The roots are $x = \frac{1}{2}$ and $x = \frac{1}{3}$

#### Explanation:

We begin with $y = 2 {x}^{2} - x + {\left(2 x - 1\right)}^{2}$. Our first step is to simplify our equation until it cannot be reduced any further. Then we move on to the quadratic formula.

$y = 2 {x}^{2} - x + {\left(2 x - 1\right)}^{2}$ can be changed to $y = 2 {x}^{2} - x + \left(\left(2 x - 1\right) \cdot \left(2 x + 1\right)\right)$. That becomes $y = 2 {x}^{2} - x + 4 {x}^{2} - 2 x - 2 x + 1$ or $y = 2 {x}^{2} - x + 4 {x}^{2} - 4 x + 1$. Now we combine like terms like $2 {x}^{2} + 4 {x}^{2}$ and $- x - 5 x$. That gives us $y = 6 {x}^{2} - 5 x + 1$.

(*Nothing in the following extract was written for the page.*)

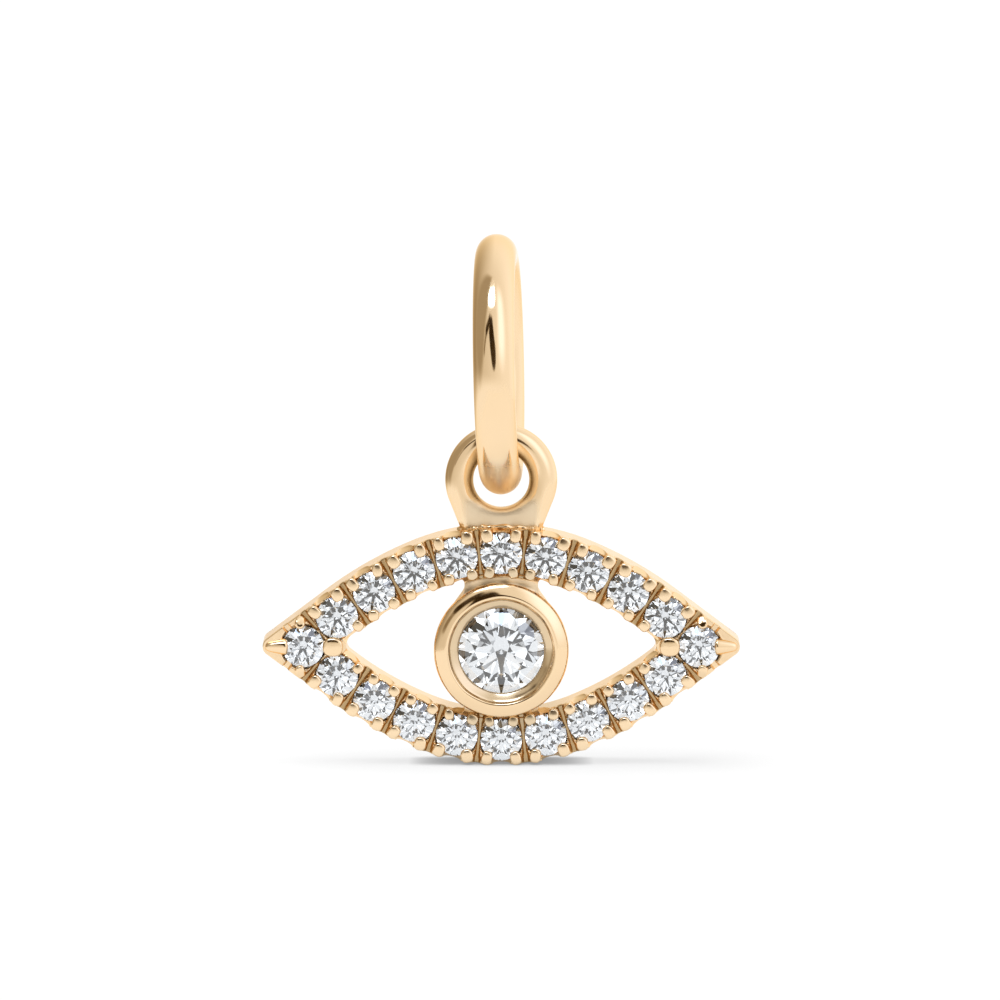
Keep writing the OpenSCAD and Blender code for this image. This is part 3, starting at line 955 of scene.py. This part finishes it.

Now we can move on to the quadratic equation, which is $\frac{- b \pm \sqrt{{b}^{2} - 4 \cdot a \cdot c}}{2 a}$ where those variables come from $a {x}^{2} + b x + c$. In our case $a = 6$, $b = - 5$, and $c = 1$. Now we just plug in our value to the formulla: $\frac{5 \pm \sqrt{- {5}^{2} - 4 \cdot 6 \cdot 1}}{2 \cdot 6}$. This can be simplified to $\frac{5 \pm \sqrt{25 - 24}}{12}$ or $\frac{5 \pm 1}{12}$. That becomes $\frac{4}{12}$ or $\frac{6}{12}$, which can be sipmlified to $\frac{1}{3}$ and $\frac{1}{2}$, respectivley. Those are our roots, and we can graph the original equation and look at the $x$-intercepts (roots).

graph{y=6x^2-5x+1}

And they are! Nice work!